Martin Scorsese a signé un chef-d’œuvre. Tout y est ! La réalisation, reposant sur un découpage savant, millimétré et efficace, colle de près aux personnages, et renforce l’empathie paradoxale que l’on peut ressentir pour ces criminels ultra charismatiques. La musique est aussi fabuleuse et rentre viscéralement dans le processus de réalisation. La voix off, omniprésente donne un véritable cachet, mais la musique contribue grandement à l’identité profonde du long-métrage. Là aussi on retrouve le grand Scorsese. Le Scorsese fan de Rolling Stones qui utilise ce qui est manifestement l’un de ses titres préférés de la troupe de Keith Richards, avec Gimme Shelter, mais qui revisite aussi tout un pan de la musique moderne, faisant le trait-d’union avec les partitions traditionnelles souvent rattachées à l’univers mafieux, comme celles de Tony Bennett, Dean Martin, ou encore Frank Sinatra présent au travers de la reprise punk de My Way par Sid Vicious. Faisant preuve d’une incroyable modernité dans sa faculté à illustrer par la musique les actions de ses personnages, Scorsese offre de purs moments de cinéma. On pense entre autres à la séquence du « grand nettoyage » sur le Layla de Derek and The Dominos. Des scènes cultes d’une remarquable pertinence qui s’enchaînent avec brio et qui sont depuis bien longtemps inscrites dans les tables de loi du septième-art.

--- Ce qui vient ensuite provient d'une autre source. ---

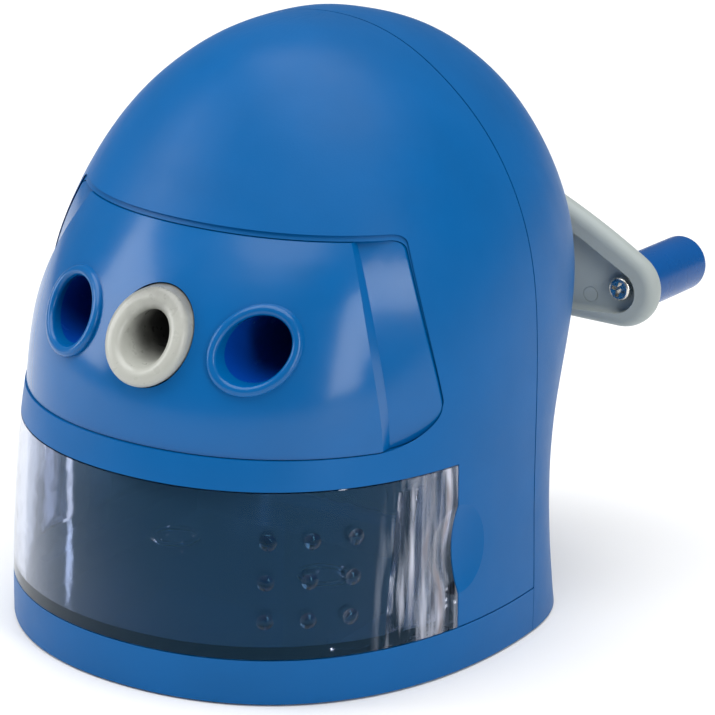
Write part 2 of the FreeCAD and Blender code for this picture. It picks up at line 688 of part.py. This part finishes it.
def axle_clip():
    clip = on_cutter_axis(AXLE_RADIUS + 1.3, CARRIER_FRONT_Y - 1.15, CARRIER_FRONT_Y - 0.65)
    return clip.cut(on_cutter_axis(AXLE_RADIUS, CARRIER_FRONT_Y - 3, CARRIER_FRONT_Y + 3))


def cutter_carrier():
    plate_back = CARRIER_FRONT_Y + 3.2
    pieces = [
        rod(JOURNAL_RADIUS, FRAME_FRONT_Y - 0.6, plate_back),
        rod(CARRIER_PLATE_RADIUS, CARRIER_FRONT_Y, plate_back),
        rod(CARRIER_RADIUS, plate_back - 0.5, GEAR_Y - RING_WIDTH / 2 - 0.5),
        rod(JOURNAL_RADIUS - 0.1, 8, GEAR_Y + RING_WIDTH / 2 + 0.3),
        rod(HUB_RADIUS, GEAR_Y, HUB_END_Y),
    ]
    carrier = joined(pieces)
    carrier = carrier.cut(pencil_cone())
    carrier = carrier.cut(on_cutter_axis(CUTTER_RADIUS + 0.4, CUTTER_FRONT_Y - 0.35, CUTTER_REAR_Y + 0.6))
    carrier = carrier.cut(on_cutter_axis(3.7, CUTTER_REAR_Y, GEAR_Y))
    pinion_tip = MODULE * PINION_TEETH / 2 + TOOTH_REACH
    room = GEAR_WIDTH / 2 + 0.6
    carrier = carrier.cut(on_cutter_axis(pinion_tip + 0.5, GEAR_Y - room, GEAR_Y + room))
    carrier = carrier.cut(rod(SHAFT_RADIUS, SHAFT_START_Y, HUB_END_Y + 1))
    carrier = carrier.cut(shaft_pin_rod())
    carrier = carrier.cut(ring(HUB_RADIUS + 1, HUB_RADIUS - 0.6, CLIP_Y, CLIP_Y + 1.0))
    return carrier.cut(cutter_axle())


def thrust_washer():
    return ring(HUB_RADIUS + 2.6, HUB_RADIUS, FRAME_REAR_Y + 0.3, FRAME_REAR_Y + 1.1)


def hub_clip():
    return ring(HUB_RADIUS + 2.0, HUB_RADIUS - 0.6, CLIP_Y, CLIP_Y + 1.0)


def shaft_pin_rod():
    start = Vector(-HUB_RADIUS + 0.5, PIN_Y, AXIS_Z)
    return Part.makeCylinder(PIN_RADIUS, 2 * HUB_RADIUS - 1, start, Vector(1, 0, 0))


def front_bush():
    sleeve = rod(JOURNAL_RADIUS + 1.5, FRAME_FRONT_Y, FRAME_FRONT_Y + FRAME_WALL)
    flange = rod(JOURNAL_RADIUS + 3, FRAME_FRONT_Y - 1.0, FRAME_FRONT_Y)
    return joined([sleeve, flange]).cut(rod(JOURNAL_RADIUS + RUNNING, -40, 0))


def mechanism_frame():
    """Shroud with a front wall, a rear wall and a foot behind the drawer; open below for the chips."""
    ring_front = GEAR_Y - RING_WIDTH / 2
    ring_back = GEAR_Y + RING_WIDTH / 2
    shroud = ring(FRAME_OUTER_RADIUS, FRAME_INNER_RADIUS, FRAME_FRONT_Y + 1, ring_front)
    shroud = shroud.cut(box(-30, 30, FRAME_FRONT_Y + FRAME_WALL, ring_front - 2.5, 0, AXIS_Z - 9))
    pieces = [
        shroud,
        rod(FRAME_OUTER_RADIUS, FRAME_FRONT_Y, FRAME_FRONT_Y + FRAME_WALL),
        rod(FRAME_OUTER_RADIUS, ring_front - 1.5, FRAME_REAR_Y),
        box(-12, 12, DRAWER_BACK_Y + 3, FRAME_REAR_Y, RIM_TOP, AXIS_Z),
        box(-22, 22, DRAWER_BACK_Y + 3, DRAWER_BACK_Y + 14, RIM_TOP, FRAME_FOOT_TOP),
    ]
    frame = joined(pieces)
    frame = frame.cut(rod(JOURNAL_RADIUS + 1.5, -40, -20))
    frame = frame.cut(rod(CARRIER_RADIUS + 1.0, 0, ring_front + 0.01))
    frame = frame.cut(rod(RING_OUTER_RADIUS, ring_front - 0.5, ring_back))
    frame = frame.cut(rod(RING_OUTER_RADIUS - 1.0, ring_back - 0.1, ring_back + 1.1))
    frame = frame.cut(rod(HUB_RADIUS + RUNNING, ring_back, FRAME_REAR_Y + 1))
    for x in (-FRAME_SCREW_X, FRAME_SCREW_X):
        frame = frame.cut(post(1.4, x, FRAME_SCREW_Y, 0, 20))
    return frame


# ---- the crank ----
ARM_BACK_Y = ARM_FRONT_Y + ARM_THICKNESS
ARM_FLOOR_Y = ARM_FRONT_Y + ARM_RECESS
ARM_BOSS_Y = ARM_BACK_Y + ARM_BOSS_HEIGHT
SHAFT_END_Y = ARM_BOSS_Y - 2.3
PIVOT = Vector(0, 0, AXIS_Z)
ARM_TURN = (PIVOT, Vector(0, 1, 0), -CRANK_ANGLE)


def teardrop(start, end, side, y0, y1, upper_radius=None):
    """Two circles, (distance along the arm, radius) each, with tangents between them.

    The arm lies along +X from the crank's axis. An upper radius bulges the upper tangent outwards.
    """
    (start_x, start_radius), (end_x, end_radius) = start, end
    span = end_x - start_x
    lean = math.asin((start_radius - end_radius) / span)
    first = Vector(start_x, y0, AXIS_Z + side)
    last = Vector(end_x, y0, AXIS_Z + side)
    down = Vector(math.sin(lean), 0, -math.cos(lean))
    first_down, last_down = first + down * start_radius, last + down * end_radius
    if upper_radius:
        to_first, to_last = upper_radius - start_radius, upper_radius - end_radius
        along = (to_first ** 2 - to_last ** 2 + span ** 2) / (2 * span)
        centre = first + Vector(along, 0, -math.sqrt(to_first ** 2 - along ** 2))
        first_up, last_up = [centre + (p - centre).normalize() * upper_radius for p in (first, last)]
        crest = centre + ((first_up + last_up) * 0.5 - centre).normalize() * upper_radius
        top = Part.Arc(first_up, crest, last_up).toShape()
    else:
        up = Vector(math.sin(lean), 0, math.cos(lean))
        first_up, last_up = first + up * start_radius, last + up * end_radius
        top = Part.makeLine(first_up, last_up)
    edges = [
        Part.Arc(first_down, first - Vector(start_radius, 0, 0), first_up).toShape(),
        top,
        Part.Arc(last_up, last + Vector(end_radius, 0, 0), last_down).toShape(),
        Part.makeLine(last_down, first_down),
    ]
    return Part.Face(Part.Wire(edges)).extrude(Vector(0, y1 - y0, 0))


def crank_arm():
    """Arm with a broad rounded rim round a sunk floor, on the side that faces the body."""
    hub = (0, ARM_HUB_RADIUS)
    end = (CRANK_LENGTH, ARM_END_RADIUS)
    arm = teardrop(hub, end, 0, ARM_FRONT_Y, ARM_BACK_Y, ARM_BACK_CURVE)
    arm = rounded(arm, ARM_FRONT_ROUNDING, lambda edge: edge.BoundBox.YMax < ARM_FRONT_Y + 0.01)
    arm = rounded(arm, ARM_BACK_ROUNDING, lambda edge: edge.BoundBox.YMin > ARM_BACK_Y - 0.01)
    recess = teardrop(RECESS_START, RECESS_END, RECESS_SIDE, ARM_FRONT_Y - 1, ARM_FLOOR_Y)
    recess = rounded(recess, 0.8, lambda edge: edge.BoundBox.YMin > ARM_FLOOR_Y - 0.01)
    arm = arm.cut(recess)
    boss = rod(ARM_BOSS_RADIUS, ARM_BACK_Y - 1, ARM_BOSS_Y)
    boss = rounded(boss, 1.0, lambda edge: edge.BoundBox.YMin > ARM_BOSS_Y - 0.01)
    arm = joined([arm, boss])
    arm = arm.cut(rod(ARM_SCREW_RECESS_RADIUS, SHAFT_END_Y - 0.1, ARM_BOSS_Y + 1))
    arm = arm.cut(splayed(rod(KNOB_PIVOT_RADIUS + RUNNING, ARM_FRONT_Y, ARM_BACK_Y + 1, CRANK_LENGTH)))
    mark_x, mark_z, mark_radius = ARM_MARK
    mark = ring(mark_radius, mark_radius - 0.2, ARM_FLOOR_Y, ARM_FLOOR_Y + 0.12, mark_x, AXIS_Z + mark_z)
    arm = arm.cut(mark)
    return turned(arm, *ARM_TURN).cut(shaft_blank())


def shaft_blank():
    """Shaft with a flat that keys the arm, before its holes are drilled."""
    flat = box(-5, 5, ARM_FRONT_Y - 0.5, SHAFT_END_Y + 1, AXIS_Z + 2.3, AXIS_Z + 5)
    return turned(rod(SHAFT_RADIUS, SHAFT_START_Y, SHAFT_END_Y).cut(flat), *ARM_TURN)


def crank_shaft():
    shaft = shaft_blank().cut(rod(1.25, SHAFT_END_Y - 10, SHAFT_END_Y + 1))
    return shaft.cut(shaft_pin_rod())


def rear_bush():
    sleeve = rod(BUSH_RADIUS, 40.5, REAR_BOSS_Y)
    flange = rod(BUSH_FLANGE_RADIUS, REAR_BOSS_Y, REAR_BOSS_Y + 0.6)
    return joined([sleeve, flange]).cut(rod(SHAFT_RADIUS + RUNNING, 30, 60))


def crank_washer():
    return ring(5.0, 1.6, SHAFT_END_Y, SHAFT_END_Y + 0.6)


def facing_back(screw):
    """Turns a screw round, so that its shank points along -Y."""
    return turned(screw, Vector(0, 0, 0), Vector(0, 0, 1), 180)


def crank_screw():
    screw = facing_back(pan_screw(2.9, 1.9, 1.25, 9))
    return moved(screw, 0, SHAFT_END_Y + 0.6, AXIS_Z)


def splayed(shape):
    """Leans a piece of the grip outwards, about the middle of the arm's floor."""
    return turned(shape, Vector(CRANK_LENGTH, ARM_FLOOR_Y, AXIS_Z), Vector(0, 0, 1), -KNOB_SPLAY)


def knob():
    """Grip with a pivot that passes through the arm."""
    start = ARM_BACK_Y + KNOB_GAP
    grip = rod(KNOB_RADIUS, start, KNOB_END_Y, CRANK_LENGTH)
    grip = rounded(grip, 1.7, lambda edge: edge.BoundBox.YMin > KNOB_END_Y - 0.01)
    grip = rounded(grip, 0.5, lambda edge: edge.BoundBox.YMax < start + 0.01)
    pivot_y = ARM_FLOOR_Y - KNOB_SCREW_GAP
    pivot = rod(KNOB_PIVOT_RADIUS, pivot_y, start + 1, CRANK_LENGTH)
    grip = joined([grip, pivot])
    grip = grip.cut(rod(KNOB_SCREW_RADIUS, pivot_y - 1, pivot_y + 14, CRANK_LENGTH))
    return turned(splayed(grip), *ARM_TURN)


def knob_screw():
    screw = pan_screw(KNOB_SCREW_HEAD, 1.9, KNOB_SCREW_RADIUS, 13)
    screw = moved(screw, CRANK_LENGTH, ARM_FLOOR_Y - KNOB_SCREW_GAP, AXIS_Z)
    return turned(splayed(screw), *ARM_TURN)


# ---- fasteners, each kind one group of separate solids ----
def housing_screws():
    screw = facing_back(pan_screw(2.8, 2.0, HOUSING_SCREW_RADIUS, 24))
    places = (-SCREW_BOSS_X, SCREW_BOSS_X)
    return Part.Compound([moved(screw, x, HOUSING_SCREW_HEAD_Y, SCREW_BOSS_Z) for x in places])


def upright(screw):
    """Turns a screw so that its shank points up."""
    return turned(screw, Vector(0, 0, 0), Vector(1, 0, 0), 90)


def base_screws():
    screw = upright(pan_screw(BASE_SCREW_HEAD, 1.3, BASE_SCREW_RADIUS, 11))
    return Part.Compound([moved(screw, x, y, 2.0) for x, y in base_screw_places()])


def frame_screws():
    screw = turned(upright(pan_screw(2.6, 1.8, BASE_SCREW_RADIUS, 8)), Vector(0, 0, 0), Vector(1, 0, 0), 180)
    places = (-FRAME_SCREW_X, FRAME_SCREW_X)
    return Part.Compound([moved(screw, x, FRAME_SCREW_Y, FRAME_FOOT_TOP) for x in places])


NODES = {
    "front_housing": front_housing,
    "rear_housing": rear_housing,
    "base_tray": base_tray,
    "foot_pad": foot_pad,
    "front_panel": front_panel,
    "pencil_well_left": lambda: pencil_well(-WELL_X),
    "pencil_well_right": lambda: pencil_well(WELL_X),
    "pencil_guide": pencil_guide,
    "drawer": drawer,
    "mechanism_frame": mechanism_frame,
    "front_bush": front_bush,
    "ring_gear": ring_gear,
    "cutter_carrier": cutter_carrier,
    "helical_cutter": helical_cutter,
    "cutter_pinion": cutter_pinion,
    "cutter_axle": cutter_axle,
    "axle_clip": axle_clip,
    "thrust_washer": thrust_washer,
    "hub_clip": hub_clip,
    "shaft_pin": shaft_pin_rod,
    "crank_shaft": crank_shaft,
    "rear_bush": rear_bush,
    "crank_arm": crank_arm,
    "crank_washer": crank_washer,
    "crank_screw": crank_screw,
    "knob": knob,
    "knob_screw": knob_screw,
    "housing_screws": housing_screws,
    "base_screws": base_screws,
    "frame_screws": frame_screws,
}


def main():
    os.makedirs("parts", exist_ok=True)
    for name, make in NODES.items():
        shape = make()
        solids = len(shape.Solids)
        print(name, "solids", solids, "valid", shape.isValid(), "volume", round(shape.Volume, 1))
        shape.exportStep(os.path.join("parts", name + ".step"))


main()
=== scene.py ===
import math

import bpy
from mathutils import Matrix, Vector


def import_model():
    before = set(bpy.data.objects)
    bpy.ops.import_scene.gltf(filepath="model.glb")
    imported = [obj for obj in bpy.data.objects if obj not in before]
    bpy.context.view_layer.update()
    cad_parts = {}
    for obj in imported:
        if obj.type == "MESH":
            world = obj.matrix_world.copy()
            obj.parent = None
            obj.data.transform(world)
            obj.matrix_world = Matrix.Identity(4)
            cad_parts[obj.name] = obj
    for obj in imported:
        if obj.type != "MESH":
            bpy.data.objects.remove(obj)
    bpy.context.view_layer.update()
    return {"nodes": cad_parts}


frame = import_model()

# A crank pencil sharpener on a pale studio floor. Everything is in metres, in the CAD's frame.

MM = 0.001
NODES = frame["nodes"]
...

 Les dialogues aussi sont d’une finesse inouïe. Sur presque 2h30, Les Affranchis démontre du talent de conteur de Scorsese et Pileggi qui là encore contribuent à bâtir la légende du long-métrage. Les Affranchis fait partie de ces films qui enchaînent les perles. Tous les dialogues coulent de source. On peut voir le film vingt, trente, quarante fois, on est toujours assis par le rythme des déclarations, par la photographie aussi, qui déborde de classe et par le décalage génial entre les mots, la musique et le propos. Il y a de quoi être positivement traumatisé par Les Affranchis. Si vous ne l’avez jamais vu, vous ne connaissez pas votre chance. Vous vous apprêtez à découvrir l’un des plus grands films jamais tournés. Une œuvre qui poussa de nombreux artistes aujourd’hui bien installés dans le business comme l’acteur Jonah Hill ou encore le réalisateur Paul Thomas Anderson. Anderson qui avec Boogie Nights, réalisa son remake des Affranchis. Même si le mot hommage convient mieux. On y reviendra. Une chose est sûre : Les Affranchis envoi du lourd. Il traite d’un sujet passionnant et ô combien cinégénique, se distingue par sa complexité limpide, qui supporte un nombre incalculable de visionnages sans que le plaisir ne soit altéré, se montre souvent violent et organise la rencontre du génie de l’écriture, de celui de la musique et de celui de la réalisation.

 Au cœur de ce canevas, les acteurs font un boulot remarquable. Depuis, Ray Liotta, qui interprète Henry Hill, n’a jamais fait mieux. Henry Hill est le rôle d’une vie. Robert De Niro aussi est bluffant et tient également l’un de ses plus flagrants faits de gloire. Et que dire de Joe Pesci ? Complètement à la masse, son personnage est à la fois le plus inquiétant et le plus drôle. La séquence où il s’acharne sur le serveur ou celle où il laisse exploser sa rage sanglante contre un mafieux qui lui manque de respect, font partie de ces vignettes qui marquent. En adéquation totale avec l’état d’esprit et la démarche artistique de leur réalisateur, les comédiens des Affranchis donnent de la substance à des figures bel et bien réelles. L’histoire est vraie, les noms, à peine modifiés.

 Il est intéressant de noter la présence au générique des Affranchis d’un grand nombre d’acteurs de la série Les Soprano. Le film et la série partagent vingt-sept comédiens, parmi lesquels Lorraine Braco, Michael Imperioli et Tony Sirico, le mythique Paulie Gualtieri du show créé par David Chase et ex-mafieux. Pas étonnant que le jeu de Sirico sonne aussi juste. Dans les rues de New-York, alors qu’il plaisante avec quelques grosses huiles de la mafia devant un magasin, ce n’est presque plus du cinéma. C’est plutôt de l’histoire. Une histoire qui s’écrit en lettres de sang.